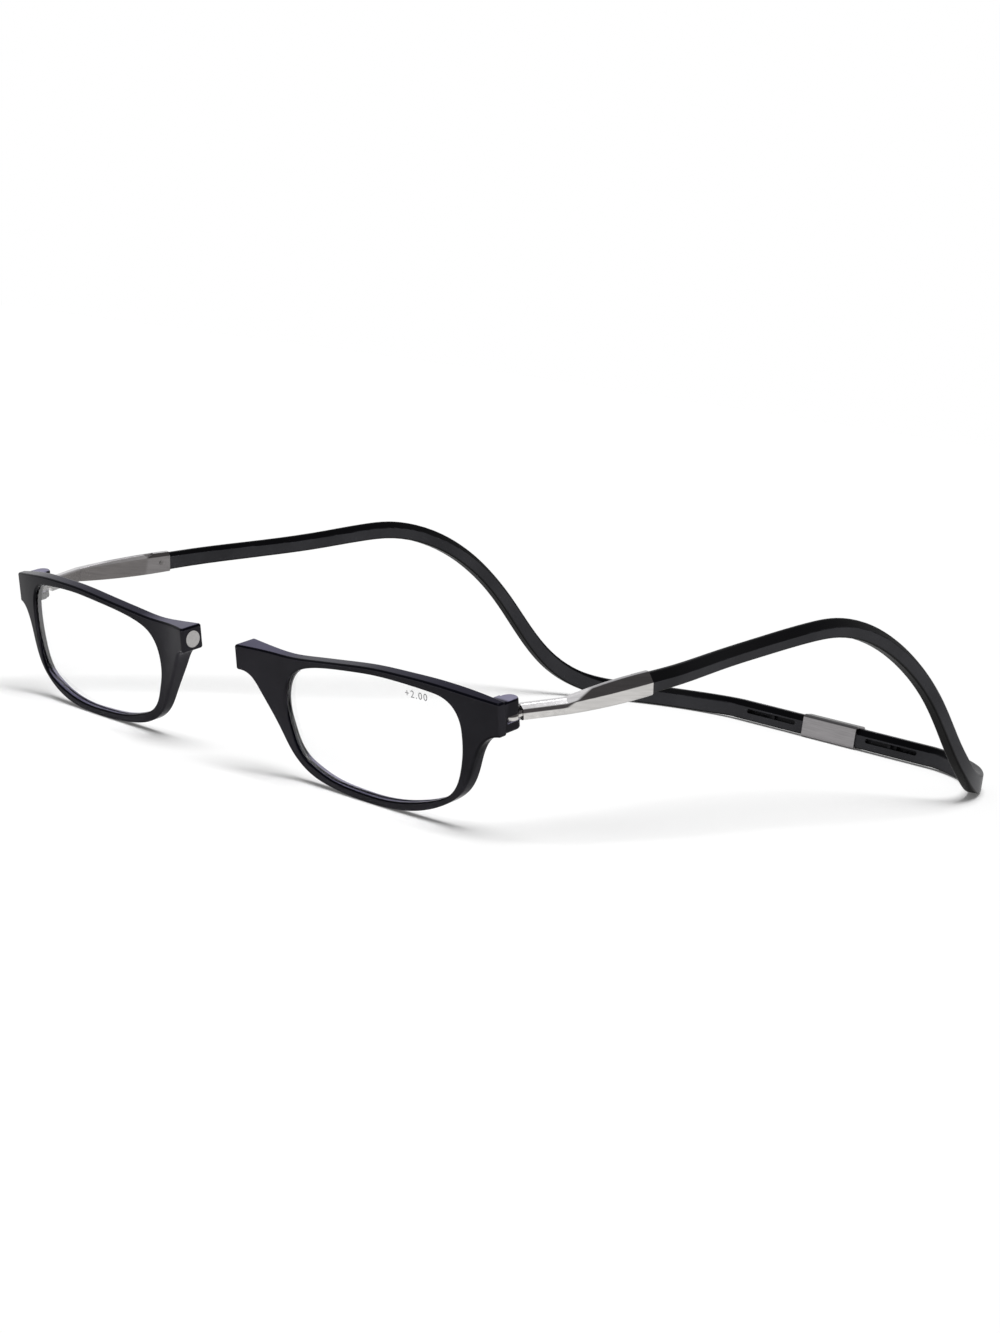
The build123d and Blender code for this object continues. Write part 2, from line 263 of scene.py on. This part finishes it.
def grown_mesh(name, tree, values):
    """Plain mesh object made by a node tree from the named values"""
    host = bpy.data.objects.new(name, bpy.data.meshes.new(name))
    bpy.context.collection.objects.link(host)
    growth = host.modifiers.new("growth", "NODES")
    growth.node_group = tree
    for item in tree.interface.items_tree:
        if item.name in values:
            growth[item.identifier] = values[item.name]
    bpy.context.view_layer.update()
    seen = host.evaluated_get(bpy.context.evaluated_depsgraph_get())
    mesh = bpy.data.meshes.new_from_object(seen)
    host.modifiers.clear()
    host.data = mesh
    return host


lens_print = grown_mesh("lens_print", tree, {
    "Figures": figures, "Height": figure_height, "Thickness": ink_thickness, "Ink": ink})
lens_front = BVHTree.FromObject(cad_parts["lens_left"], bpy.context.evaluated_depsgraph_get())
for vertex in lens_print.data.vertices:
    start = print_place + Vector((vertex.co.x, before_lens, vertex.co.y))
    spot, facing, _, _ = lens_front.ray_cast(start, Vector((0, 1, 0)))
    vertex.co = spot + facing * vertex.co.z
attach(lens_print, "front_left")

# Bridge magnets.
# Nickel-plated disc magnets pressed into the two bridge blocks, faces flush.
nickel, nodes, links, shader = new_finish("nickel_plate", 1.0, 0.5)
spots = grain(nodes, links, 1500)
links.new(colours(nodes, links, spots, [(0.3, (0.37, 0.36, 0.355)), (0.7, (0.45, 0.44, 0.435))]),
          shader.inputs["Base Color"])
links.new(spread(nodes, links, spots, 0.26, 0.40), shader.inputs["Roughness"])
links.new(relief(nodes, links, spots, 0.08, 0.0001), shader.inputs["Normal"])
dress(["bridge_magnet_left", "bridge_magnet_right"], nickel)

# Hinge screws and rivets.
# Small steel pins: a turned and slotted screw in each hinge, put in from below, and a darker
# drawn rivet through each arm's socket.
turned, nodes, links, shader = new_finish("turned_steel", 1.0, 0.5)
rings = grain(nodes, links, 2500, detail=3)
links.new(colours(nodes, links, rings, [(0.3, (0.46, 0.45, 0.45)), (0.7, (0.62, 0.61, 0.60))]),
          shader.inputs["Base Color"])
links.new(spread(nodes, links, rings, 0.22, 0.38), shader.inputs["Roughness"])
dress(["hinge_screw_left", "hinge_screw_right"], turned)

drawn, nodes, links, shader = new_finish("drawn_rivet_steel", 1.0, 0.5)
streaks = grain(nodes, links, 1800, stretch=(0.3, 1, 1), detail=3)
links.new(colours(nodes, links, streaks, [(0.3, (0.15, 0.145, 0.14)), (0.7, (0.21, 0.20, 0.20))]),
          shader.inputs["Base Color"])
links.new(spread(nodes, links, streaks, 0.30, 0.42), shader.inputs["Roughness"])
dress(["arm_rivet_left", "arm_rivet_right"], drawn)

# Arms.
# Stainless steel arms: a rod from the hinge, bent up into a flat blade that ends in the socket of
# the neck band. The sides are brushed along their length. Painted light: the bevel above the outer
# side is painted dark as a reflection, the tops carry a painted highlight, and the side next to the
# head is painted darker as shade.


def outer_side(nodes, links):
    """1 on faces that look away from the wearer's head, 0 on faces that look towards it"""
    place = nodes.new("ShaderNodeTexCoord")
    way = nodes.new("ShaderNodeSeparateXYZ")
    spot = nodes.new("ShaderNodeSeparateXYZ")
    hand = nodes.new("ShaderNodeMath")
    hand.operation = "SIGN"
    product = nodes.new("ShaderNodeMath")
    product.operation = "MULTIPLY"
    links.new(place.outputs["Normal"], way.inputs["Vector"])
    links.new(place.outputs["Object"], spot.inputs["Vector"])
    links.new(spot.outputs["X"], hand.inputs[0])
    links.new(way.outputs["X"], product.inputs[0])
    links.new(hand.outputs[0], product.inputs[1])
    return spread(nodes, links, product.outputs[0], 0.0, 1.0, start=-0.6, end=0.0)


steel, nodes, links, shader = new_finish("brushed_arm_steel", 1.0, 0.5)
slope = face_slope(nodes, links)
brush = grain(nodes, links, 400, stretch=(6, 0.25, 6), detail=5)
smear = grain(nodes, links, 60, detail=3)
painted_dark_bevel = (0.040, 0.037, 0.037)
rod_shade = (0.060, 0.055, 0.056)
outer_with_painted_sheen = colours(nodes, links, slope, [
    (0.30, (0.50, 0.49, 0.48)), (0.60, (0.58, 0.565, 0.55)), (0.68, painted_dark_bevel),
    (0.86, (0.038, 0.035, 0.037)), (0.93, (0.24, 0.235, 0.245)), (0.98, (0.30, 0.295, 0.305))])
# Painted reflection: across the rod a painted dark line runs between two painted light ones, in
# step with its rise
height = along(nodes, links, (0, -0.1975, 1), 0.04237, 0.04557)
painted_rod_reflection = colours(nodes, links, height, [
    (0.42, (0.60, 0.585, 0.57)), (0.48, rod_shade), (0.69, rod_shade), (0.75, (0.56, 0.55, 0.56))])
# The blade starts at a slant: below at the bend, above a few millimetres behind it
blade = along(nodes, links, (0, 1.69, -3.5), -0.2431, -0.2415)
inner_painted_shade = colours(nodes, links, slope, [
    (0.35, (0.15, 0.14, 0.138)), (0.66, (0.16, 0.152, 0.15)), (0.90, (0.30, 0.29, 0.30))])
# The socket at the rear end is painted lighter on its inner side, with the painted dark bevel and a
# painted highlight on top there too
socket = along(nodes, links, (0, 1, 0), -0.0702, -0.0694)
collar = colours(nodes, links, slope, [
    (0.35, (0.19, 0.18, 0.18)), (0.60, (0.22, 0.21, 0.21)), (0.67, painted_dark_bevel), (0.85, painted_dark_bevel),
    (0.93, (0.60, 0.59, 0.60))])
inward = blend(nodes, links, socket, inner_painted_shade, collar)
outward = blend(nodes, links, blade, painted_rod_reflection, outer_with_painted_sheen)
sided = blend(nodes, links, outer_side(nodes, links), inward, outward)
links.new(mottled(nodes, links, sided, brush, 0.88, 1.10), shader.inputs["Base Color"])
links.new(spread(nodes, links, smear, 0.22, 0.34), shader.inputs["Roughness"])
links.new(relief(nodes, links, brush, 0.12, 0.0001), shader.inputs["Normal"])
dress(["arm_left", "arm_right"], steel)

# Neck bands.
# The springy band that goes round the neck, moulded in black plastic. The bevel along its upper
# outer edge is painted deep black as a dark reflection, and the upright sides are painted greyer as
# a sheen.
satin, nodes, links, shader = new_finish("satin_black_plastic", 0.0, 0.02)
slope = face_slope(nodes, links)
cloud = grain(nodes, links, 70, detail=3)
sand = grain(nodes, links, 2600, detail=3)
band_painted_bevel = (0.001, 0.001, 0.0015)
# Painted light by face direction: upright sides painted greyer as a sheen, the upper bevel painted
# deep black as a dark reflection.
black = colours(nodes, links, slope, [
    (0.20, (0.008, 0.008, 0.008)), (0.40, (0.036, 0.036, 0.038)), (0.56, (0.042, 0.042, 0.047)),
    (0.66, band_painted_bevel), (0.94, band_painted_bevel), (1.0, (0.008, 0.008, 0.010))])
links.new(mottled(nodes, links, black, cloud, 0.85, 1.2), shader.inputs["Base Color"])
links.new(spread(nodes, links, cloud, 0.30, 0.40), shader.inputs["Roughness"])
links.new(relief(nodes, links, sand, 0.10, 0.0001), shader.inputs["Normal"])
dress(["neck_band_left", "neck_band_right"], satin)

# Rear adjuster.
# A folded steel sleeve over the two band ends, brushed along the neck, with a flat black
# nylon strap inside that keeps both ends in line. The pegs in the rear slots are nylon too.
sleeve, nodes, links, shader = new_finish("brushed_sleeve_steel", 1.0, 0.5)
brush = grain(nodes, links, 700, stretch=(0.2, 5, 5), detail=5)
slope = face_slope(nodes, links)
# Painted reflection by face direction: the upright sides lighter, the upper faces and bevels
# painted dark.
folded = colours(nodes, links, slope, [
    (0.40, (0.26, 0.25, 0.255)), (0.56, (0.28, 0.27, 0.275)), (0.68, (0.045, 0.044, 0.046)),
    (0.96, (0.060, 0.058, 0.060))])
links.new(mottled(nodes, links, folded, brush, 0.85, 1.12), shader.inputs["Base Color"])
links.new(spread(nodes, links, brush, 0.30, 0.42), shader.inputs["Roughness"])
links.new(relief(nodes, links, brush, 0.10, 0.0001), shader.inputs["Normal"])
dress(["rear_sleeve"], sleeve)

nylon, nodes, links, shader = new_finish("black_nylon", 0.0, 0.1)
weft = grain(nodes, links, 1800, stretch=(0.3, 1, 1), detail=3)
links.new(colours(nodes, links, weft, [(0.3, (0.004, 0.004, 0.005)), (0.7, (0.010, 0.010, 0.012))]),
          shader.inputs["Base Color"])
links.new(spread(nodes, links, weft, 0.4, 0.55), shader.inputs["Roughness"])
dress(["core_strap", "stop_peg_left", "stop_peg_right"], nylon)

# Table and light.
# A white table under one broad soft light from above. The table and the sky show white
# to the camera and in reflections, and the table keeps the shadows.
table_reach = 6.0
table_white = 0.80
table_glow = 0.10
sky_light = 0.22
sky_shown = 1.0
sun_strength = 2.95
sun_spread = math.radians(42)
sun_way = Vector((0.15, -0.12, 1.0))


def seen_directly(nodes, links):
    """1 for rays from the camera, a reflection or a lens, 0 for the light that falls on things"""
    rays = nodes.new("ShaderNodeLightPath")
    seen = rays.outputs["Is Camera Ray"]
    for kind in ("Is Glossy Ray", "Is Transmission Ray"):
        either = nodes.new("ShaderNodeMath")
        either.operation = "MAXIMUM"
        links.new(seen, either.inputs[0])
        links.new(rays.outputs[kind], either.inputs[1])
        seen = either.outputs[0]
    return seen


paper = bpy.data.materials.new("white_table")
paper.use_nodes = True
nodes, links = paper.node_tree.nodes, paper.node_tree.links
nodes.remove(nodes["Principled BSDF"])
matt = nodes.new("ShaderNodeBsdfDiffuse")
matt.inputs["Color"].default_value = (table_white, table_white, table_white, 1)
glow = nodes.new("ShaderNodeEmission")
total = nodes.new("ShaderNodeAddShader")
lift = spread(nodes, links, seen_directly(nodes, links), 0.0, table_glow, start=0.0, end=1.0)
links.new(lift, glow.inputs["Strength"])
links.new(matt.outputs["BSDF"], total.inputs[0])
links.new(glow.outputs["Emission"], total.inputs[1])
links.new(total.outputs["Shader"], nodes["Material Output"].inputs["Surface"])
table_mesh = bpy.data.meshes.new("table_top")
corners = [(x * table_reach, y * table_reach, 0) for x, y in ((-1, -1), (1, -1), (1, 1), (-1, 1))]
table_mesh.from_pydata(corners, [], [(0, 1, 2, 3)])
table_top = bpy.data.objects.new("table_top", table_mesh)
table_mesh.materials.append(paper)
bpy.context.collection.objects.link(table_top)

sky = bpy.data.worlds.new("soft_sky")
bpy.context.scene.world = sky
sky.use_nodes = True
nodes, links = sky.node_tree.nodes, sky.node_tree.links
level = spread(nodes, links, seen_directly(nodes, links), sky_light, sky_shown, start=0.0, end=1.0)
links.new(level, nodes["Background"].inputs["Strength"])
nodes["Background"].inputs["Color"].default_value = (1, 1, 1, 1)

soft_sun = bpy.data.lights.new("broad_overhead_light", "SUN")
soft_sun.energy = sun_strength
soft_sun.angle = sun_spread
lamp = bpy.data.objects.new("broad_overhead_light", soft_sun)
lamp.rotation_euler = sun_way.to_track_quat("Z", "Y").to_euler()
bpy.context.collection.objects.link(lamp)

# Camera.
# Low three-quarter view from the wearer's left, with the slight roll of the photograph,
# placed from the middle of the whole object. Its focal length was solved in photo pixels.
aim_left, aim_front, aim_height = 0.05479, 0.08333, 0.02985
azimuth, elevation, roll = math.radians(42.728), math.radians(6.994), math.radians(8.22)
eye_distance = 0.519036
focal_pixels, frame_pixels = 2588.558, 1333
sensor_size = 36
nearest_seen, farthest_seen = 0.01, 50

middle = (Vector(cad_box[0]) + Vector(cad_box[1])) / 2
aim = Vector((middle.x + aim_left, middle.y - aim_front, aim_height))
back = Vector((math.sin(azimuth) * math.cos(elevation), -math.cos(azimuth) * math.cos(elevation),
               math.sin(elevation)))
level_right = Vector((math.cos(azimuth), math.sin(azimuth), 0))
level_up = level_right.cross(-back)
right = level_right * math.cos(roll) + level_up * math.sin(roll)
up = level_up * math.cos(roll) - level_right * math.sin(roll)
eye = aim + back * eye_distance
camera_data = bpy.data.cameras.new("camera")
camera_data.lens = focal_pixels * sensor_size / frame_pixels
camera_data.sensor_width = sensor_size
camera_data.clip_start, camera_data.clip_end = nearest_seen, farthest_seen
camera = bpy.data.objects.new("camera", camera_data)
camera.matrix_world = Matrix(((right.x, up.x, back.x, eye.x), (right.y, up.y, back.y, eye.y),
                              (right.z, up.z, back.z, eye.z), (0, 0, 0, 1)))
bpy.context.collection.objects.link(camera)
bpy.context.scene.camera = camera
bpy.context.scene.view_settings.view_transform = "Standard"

* * * * *

Goal of the exercise: Lines of the material that contain the word "scene" are to be gathered.

Worked solution:
The build123d and Blender code for this object continues. Write part 2, from line 263 of scene.py on. This part finishes it.
bpy.context.scene.world = sky
bpy.context.scene.camera = camera
bpy.context.scene.view_settings.view_transform = "Standard"